The division did not move as a whole, as it was tasked with several deployments at the time, according to Kari Atkinson, Director of the 1st Armored Division and Fort Bliss Museum.
“From 2003 to 2011, 1AD units were deployed to different countries at different times,” said Atkinson. “The physical move took about six years to complete because various units were moving back and forth, in and out. It was like moving a house one bedroom at a time.”
According to Master Sgt. Albert Apodaca, the Chief Ammunition NCO of G4 Plans & Operations, his unit – 4th Brigade Combat Team, 1st Cavalry Division – was the first to stand up in 2006 (which was later reflagged to 4/1AD in March 2008). Apodaca was able to experience the Fort Bliss growth firsthand as a platoon sergeant.

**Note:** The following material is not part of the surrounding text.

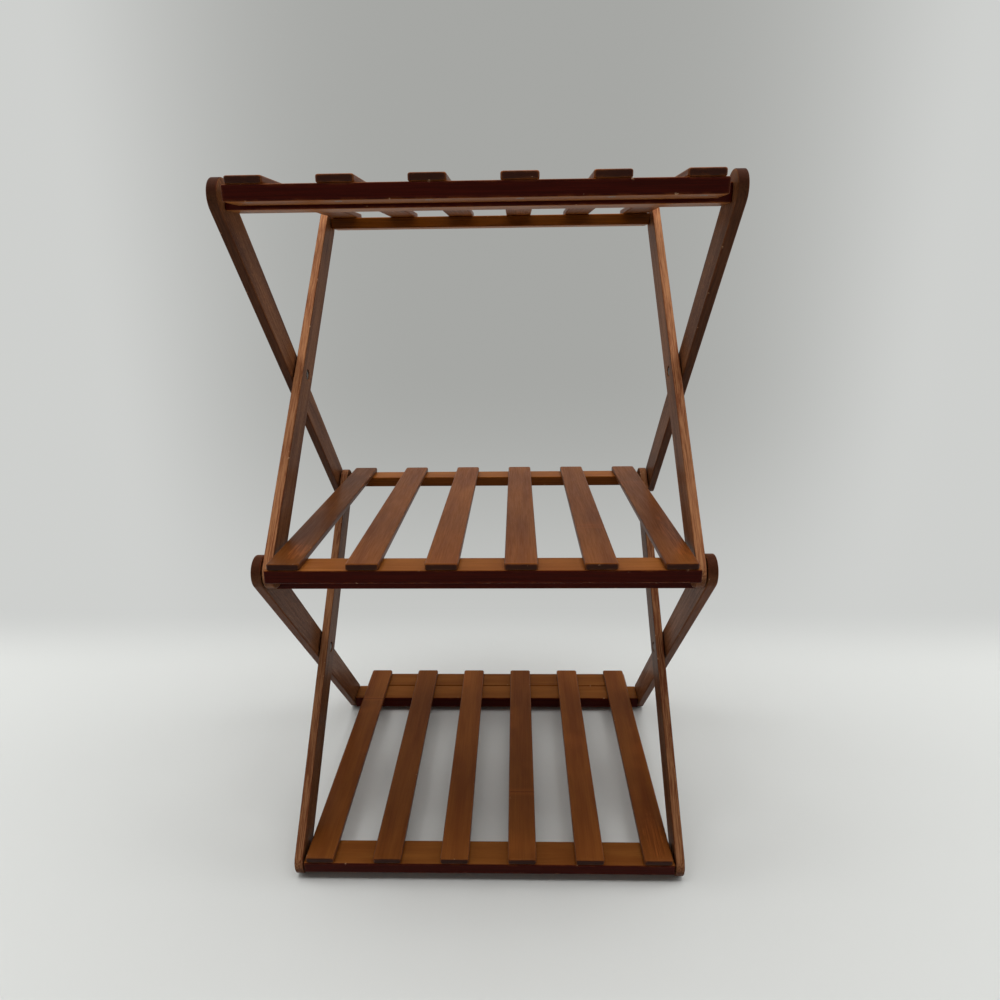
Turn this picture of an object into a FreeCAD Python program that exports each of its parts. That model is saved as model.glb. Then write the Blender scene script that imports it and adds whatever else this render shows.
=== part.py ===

“Before my first deployment from Bliss in 2006, it was a ghost town,” said Apodaca. “There was hardly any infrastructure, roads or buildings.”
“It got much busier after I returned from my second deployment in 2010, but now after nine years, it’s become a full blown working division,” he added. “It’s like night and day.”
By the end of 2010, all the major brigades had relocated to Fort Bliss. Division headquarters joined the subordinate brigades the following year in May 2011.
Major construction projects went underway at Fort Bliss as a part of the expansion, which transformed the post on several fronts including operations facilities, training areas and Soldier quality of life functions.
New facilities included the battalion, brigade and division headquarters, company operations facilities, barracks and motor pools. Training areas and ranges also had to be updated to accommodate armored vehicles such as tanks, Abrams, Bradleys, and aircraft.
On top of orchestrating the move of thousands of troops, the division had to transport thousands of pieces of equipment such as bayonets, humvees and generators, all of which required carefully planned logistics and coordination.
Fort Bliss is considered to be one of the largest continental U.S. expansions of any installation in the last several decades in terms of population size, construction size and end state growth. It is the largest Forces Command installation in the Army, the second-largest in the Department of Defense overall. With the growth of Fort Bliss, so came the growth of the city of El Paso.
“The city of El Paso has grown a lot too. It’s become a great place for Soldiers and families to live,” said Apodaca. “There is a city right outside the gate and it’s more accommodating compared to other bases across America.”
On top of fueling the local economy, Fort Bliss directly employs more than 48,000 and supports more than 136,000 Texas jobs.
Due to the special relationship that Fort Bliss has with the city, the community worked with Fort Bliss to accommodate the influx of Soldiers and family members by building loops to connect the post to El Paso’s freeways and expanded transportation projects throughout the city.
Before saying Auf Wiedersehen, 1st Armored Division made Germany its home as part of the Army’s post-Vietnam reorganization in 1971. For the next 40 years, the division played a tremendous role as part of the American forces committed to a NATO defense of Europe.
1AD deployed to the Middle East in the early 90s to serve in major support operations including Operation Desert Shield in Saudi Arabia and Operation Desert Storm in Iraq.
The late 90s saw Iron Soldiers deploying to the Balkans for peacekeeping operations in Bosnia-Herzegovina, Albania and Kosovo. The new millennium saw the division deploy multiple times to Iraq in support of Operation Iraqi Freedom, Operation New Dawn and Operation Enduring Freedom.
While the division’s move to El Paso and the opportunities for expansion at Fort Bliss are just shy of a decade, 2020 brings with it another major milestone later this summer. On July 15, the division, also known by the moniker Old Ironsides, will be turning the ripe old age of 80.